We did end up having to do rather more preparation than we otherwise might have done, because all the activities we wanted had to be created de novo – they weren’t available in a textbook or via pre-produced worksheets. But within a co-operative department resources and ideas could be and were discussed and shared, even co-produced. And once you’d created them, you had them for future reference, which meant that over time, as you developed a repertoire of texts and activities that could work with particular classes and ages groups, preparation became far less onerous; this made it easier to taken new texts on board from time to time. With suitable tweaking it was an approach that worked at Key Stage 3 and also at GCSE, and the methods could be applied in slightly different ways to Shakespeare and other drama, and poetry too.

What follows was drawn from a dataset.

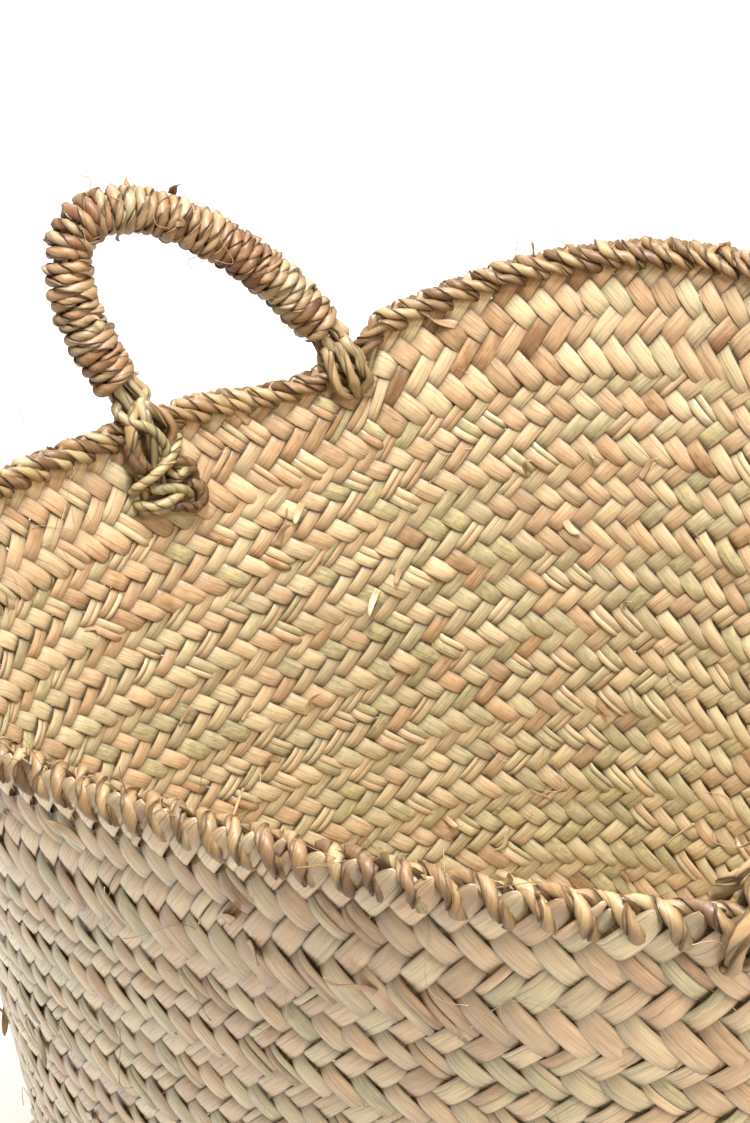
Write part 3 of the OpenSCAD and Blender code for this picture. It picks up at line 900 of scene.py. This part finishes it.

OK, I liked this approach, but what about the students? I have to say that, once I’d ruled out books that didn’t work, my classes seemed to like what they got. They enjoyed the books, admitting they liked them, even while saying that they were not books they’d ever have chosen to read themselves. That was fine: I was extending the range of their reading, and stretching them to boot. They seemed to learn: their grammatical knowledge, their comprehension ability, their range of writing and their confidence in speaking and listening progressed as it should have done, and they achieved the exam results they were capable of. And we all got along pretty well: job done.

Picking the books I used was crucial: I never used a book I didn’t like, or that I felt we ought to read, because it would be good for them, or because it was a classic. I would never inflict Dickens, or the Brontes or other such weighty and worthy tomes on my classes. This doesn’t mean we read lightweight tosh, either: there are lots of good, well-written books suitable for young adults, or even specially written for that market. Anyone – this includes you, Mr Gove – who thinks you raise standards by force-feeding young people classics as if they were French geese just doesn’t get it.